The request: Quote exactly, and only, the lines of the material below from the line with "const sockets = [];" through the line with "for node in".
====
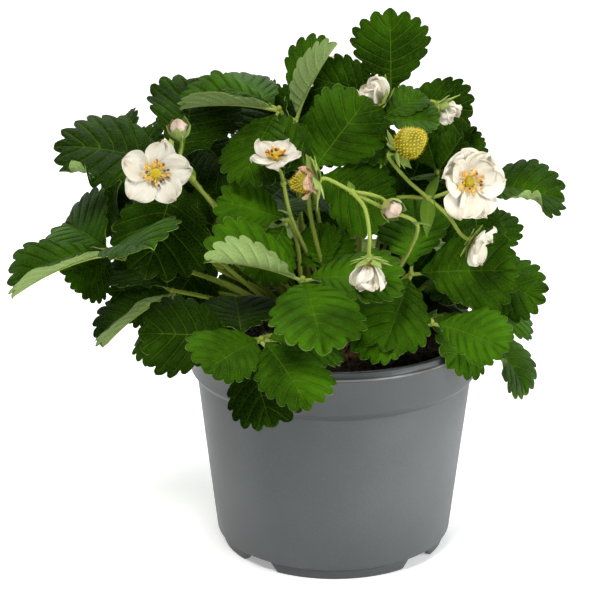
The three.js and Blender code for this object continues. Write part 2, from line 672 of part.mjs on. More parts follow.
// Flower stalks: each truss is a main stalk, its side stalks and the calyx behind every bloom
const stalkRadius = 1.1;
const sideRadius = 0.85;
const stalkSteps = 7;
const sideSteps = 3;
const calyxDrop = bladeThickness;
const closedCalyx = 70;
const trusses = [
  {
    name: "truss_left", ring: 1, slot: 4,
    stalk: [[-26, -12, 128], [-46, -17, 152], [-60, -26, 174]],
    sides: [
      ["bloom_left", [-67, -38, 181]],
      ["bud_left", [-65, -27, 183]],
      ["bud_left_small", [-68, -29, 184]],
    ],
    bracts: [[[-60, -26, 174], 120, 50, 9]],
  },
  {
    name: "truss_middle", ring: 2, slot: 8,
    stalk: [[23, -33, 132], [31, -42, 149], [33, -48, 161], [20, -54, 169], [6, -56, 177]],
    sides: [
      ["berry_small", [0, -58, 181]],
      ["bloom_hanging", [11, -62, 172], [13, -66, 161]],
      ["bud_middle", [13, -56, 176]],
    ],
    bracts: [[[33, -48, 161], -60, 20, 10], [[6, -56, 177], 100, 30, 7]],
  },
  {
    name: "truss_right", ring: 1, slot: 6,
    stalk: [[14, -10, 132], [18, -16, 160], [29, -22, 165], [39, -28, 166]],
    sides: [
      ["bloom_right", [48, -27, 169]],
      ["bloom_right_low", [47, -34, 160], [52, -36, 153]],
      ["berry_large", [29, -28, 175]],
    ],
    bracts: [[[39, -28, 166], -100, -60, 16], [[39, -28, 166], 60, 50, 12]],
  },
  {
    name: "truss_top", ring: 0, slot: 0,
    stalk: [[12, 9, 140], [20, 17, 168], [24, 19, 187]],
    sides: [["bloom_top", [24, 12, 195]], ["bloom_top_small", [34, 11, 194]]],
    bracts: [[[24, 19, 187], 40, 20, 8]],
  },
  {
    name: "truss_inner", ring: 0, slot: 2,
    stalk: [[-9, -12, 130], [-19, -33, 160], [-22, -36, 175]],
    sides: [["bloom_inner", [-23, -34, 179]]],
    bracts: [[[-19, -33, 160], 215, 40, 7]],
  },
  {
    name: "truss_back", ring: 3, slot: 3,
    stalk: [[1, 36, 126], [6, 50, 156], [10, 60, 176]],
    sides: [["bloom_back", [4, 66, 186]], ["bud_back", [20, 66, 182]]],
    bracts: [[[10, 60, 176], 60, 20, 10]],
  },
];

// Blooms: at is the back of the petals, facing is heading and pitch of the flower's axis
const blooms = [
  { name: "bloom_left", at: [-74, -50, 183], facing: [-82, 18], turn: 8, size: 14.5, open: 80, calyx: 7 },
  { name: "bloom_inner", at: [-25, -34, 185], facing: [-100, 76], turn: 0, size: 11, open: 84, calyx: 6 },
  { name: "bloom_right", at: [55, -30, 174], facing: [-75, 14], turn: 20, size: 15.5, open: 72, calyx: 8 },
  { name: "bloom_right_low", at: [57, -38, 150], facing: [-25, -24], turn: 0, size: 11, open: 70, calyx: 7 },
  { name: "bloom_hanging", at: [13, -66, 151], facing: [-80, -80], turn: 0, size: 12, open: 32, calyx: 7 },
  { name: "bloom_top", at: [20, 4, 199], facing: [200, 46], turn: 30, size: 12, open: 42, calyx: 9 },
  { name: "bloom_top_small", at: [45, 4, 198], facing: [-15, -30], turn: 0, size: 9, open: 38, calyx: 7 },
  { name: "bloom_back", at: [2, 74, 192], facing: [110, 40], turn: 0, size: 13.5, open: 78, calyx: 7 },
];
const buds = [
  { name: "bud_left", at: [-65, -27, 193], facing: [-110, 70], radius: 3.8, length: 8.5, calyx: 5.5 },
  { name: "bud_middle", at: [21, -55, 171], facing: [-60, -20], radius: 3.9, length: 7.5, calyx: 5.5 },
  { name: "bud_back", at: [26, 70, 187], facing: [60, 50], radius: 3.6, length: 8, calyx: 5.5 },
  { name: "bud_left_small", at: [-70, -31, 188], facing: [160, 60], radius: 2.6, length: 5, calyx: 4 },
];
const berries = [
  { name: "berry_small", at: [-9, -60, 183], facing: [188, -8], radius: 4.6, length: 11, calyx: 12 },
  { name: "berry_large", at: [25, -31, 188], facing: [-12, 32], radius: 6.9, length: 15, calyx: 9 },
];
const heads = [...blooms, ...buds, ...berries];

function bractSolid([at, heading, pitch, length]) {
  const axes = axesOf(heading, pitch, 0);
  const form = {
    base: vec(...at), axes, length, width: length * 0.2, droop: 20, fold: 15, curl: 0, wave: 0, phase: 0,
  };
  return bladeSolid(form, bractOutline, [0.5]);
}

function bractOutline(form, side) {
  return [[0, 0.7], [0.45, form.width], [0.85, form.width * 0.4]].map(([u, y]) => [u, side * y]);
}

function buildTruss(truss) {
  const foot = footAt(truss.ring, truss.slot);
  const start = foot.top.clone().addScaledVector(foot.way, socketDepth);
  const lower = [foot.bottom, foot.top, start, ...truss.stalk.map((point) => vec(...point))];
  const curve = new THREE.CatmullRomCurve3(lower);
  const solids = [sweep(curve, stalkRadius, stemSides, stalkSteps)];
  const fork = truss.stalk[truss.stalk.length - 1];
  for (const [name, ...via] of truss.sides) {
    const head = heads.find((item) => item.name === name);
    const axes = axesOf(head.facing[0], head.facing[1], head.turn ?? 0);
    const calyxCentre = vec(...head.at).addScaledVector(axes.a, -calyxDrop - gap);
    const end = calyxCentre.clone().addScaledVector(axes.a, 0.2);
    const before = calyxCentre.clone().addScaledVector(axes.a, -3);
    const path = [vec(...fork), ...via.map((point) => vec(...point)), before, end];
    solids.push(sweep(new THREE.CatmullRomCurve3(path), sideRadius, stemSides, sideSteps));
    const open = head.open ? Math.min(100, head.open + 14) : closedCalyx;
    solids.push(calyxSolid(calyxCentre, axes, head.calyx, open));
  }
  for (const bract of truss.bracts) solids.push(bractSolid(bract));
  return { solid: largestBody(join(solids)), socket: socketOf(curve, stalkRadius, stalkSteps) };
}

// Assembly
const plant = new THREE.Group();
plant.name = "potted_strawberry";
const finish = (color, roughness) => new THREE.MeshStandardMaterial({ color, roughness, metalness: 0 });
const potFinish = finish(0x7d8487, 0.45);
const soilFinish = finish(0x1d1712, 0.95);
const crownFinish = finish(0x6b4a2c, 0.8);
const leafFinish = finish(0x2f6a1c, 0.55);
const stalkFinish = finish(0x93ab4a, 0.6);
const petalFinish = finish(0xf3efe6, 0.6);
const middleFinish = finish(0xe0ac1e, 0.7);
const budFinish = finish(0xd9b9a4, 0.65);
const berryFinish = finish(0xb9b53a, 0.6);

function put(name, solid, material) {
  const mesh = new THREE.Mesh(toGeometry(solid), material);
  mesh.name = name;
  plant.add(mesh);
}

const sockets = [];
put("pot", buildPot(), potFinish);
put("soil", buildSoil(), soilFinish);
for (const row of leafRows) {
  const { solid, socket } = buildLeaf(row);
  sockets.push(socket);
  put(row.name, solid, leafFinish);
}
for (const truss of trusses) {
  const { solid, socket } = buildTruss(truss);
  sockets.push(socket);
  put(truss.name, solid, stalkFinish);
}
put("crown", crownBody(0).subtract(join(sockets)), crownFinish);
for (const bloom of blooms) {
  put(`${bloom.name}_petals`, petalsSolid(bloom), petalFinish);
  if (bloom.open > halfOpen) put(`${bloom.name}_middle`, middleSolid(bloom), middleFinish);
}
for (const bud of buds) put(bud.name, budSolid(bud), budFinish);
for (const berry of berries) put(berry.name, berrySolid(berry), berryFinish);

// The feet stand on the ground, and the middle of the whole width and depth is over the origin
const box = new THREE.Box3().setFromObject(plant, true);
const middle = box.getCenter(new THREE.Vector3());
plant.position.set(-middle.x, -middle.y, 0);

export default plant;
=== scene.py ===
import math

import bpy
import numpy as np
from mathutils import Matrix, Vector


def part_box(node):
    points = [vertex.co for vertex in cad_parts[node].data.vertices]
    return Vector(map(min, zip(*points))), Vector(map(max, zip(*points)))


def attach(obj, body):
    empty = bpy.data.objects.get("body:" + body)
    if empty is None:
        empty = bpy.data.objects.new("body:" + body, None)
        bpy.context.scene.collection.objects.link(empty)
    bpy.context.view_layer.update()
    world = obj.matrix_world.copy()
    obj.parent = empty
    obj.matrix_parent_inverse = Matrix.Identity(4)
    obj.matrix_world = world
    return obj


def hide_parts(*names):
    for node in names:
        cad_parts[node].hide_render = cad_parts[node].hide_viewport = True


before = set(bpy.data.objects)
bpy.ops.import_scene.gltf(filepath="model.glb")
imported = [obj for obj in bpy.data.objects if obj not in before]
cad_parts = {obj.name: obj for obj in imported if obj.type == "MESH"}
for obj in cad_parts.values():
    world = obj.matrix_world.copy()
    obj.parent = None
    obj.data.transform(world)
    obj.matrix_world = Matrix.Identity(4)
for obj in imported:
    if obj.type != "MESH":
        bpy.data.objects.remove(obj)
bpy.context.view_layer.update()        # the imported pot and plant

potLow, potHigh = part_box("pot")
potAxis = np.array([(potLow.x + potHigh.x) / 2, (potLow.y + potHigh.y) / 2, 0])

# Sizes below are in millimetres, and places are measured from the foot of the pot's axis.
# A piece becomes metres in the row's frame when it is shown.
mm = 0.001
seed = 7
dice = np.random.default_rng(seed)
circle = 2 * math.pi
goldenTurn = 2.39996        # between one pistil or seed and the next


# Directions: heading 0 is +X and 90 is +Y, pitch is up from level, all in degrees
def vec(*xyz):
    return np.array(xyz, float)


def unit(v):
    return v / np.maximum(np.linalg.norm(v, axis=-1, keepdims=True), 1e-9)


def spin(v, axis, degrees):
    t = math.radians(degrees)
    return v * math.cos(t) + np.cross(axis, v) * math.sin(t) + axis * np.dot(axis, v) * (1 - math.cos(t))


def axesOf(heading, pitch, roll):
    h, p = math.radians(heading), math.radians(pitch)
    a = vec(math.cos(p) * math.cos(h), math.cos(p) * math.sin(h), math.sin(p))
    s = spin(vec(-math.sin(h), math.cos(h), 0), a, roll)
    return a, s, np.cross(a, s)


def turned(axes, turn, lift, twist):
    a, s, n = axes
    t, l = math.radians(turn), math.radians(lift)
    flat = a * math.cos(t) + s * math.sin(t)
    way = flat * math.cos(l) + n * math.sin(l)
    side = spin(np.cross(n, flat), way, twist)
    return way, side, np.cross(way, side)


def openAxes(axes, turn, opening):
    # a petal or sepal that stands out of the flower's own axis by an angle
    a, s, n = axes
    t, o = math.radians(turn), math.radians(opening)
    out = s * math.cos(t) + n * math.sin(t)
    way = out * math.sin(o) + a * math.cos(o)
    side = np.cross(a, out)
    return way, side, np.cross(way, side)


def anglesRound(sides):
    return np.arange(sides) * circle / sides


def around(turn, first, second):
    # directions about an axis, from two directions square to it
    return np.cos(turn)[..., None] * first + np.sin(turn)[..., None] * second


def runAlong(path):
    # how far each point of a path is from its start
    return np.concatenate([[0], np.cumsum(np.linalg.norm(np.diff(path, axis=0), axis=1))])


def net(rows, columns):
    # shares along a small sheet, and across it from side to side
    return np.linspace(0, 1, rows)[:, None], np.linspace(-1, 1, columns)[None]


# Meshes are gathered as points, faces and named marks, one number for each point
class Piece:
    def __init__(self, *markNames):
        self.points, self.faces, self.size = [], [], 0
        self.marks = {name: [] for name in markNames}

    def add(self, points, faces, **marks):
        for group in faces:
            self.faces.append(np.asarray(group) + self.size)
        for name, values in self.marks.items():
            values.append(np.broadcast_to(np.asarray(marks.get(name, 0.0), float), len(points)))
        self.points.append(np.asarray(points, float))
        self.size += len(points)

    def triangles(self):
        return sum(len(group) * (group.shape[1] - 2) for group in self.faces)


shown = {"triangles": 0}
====
Solution to this problem:
const sockets = [];
put("pot", buildPot(), potFinish);
put("soil", buildSoil(), soilFinish);
for (const row of leafRows) {
  const { solid, socket } = buildLeaf(row);
  sockets.push(socket);
  put(row.name, solid, leafFinish);
}
for (const truss of trusses) {
  const { solid, socket } = buildTruss(truss);
  sockets.push(socket);
  put(truss.name, solid, stalkFinish);
}
put("crown", crownBody(0).subtract(join(sockets)), crownFinish);
for (const bloom of blooms) {
  put(`${bloom.name}_petals`, petalsSolid(bloom), petalFinish);
  if (bloom.open > halfOpen) put(`${bloom.name}_middle`, middleSolid(bloom), middleFinish);
}
for (const bud of buds) put(bud.name, budSolid(bud), budFinish);
for (const berry of berries) put(berry.name, berrySolid(berry), berryFinish);

// The feet stand on the ground, and the middle of the whole width and depth is over the origin
const box = new THREE.Box3().setFromObject(plant, true);
const middle = box.getCenter(new THREE.Vector3());
plant.position.set(-middle.x, -middle.y, 0);

export default plant;
=== scene.py ===
import math

import bpy
import numpy as np
from mathutils import Matrix, Vector


def part_box(node):
    points = [vertex.co for vertex in cad_parts[node].data.vertices]
    return Vector(map(min, zip(*points))), Vector(map(max, zip(*points)))


def attach(obj, body):
    empty = bpy.data.objects.get("body:" + body)
    if empty is None:
        empty = bpy.data.objects.new("body:" + body, None)
        bpy.context.scene.collection.objects.link(empty)
    bpy.context.view_layer.update()
    world = obj.matrix_world.copy()
    obj.parent = empty
    obj.matrix_parent_inverse = Matrix.Identity(4)
    obj.matrix_world = world
    return obj


def hide_parts(*names):
    for node in names:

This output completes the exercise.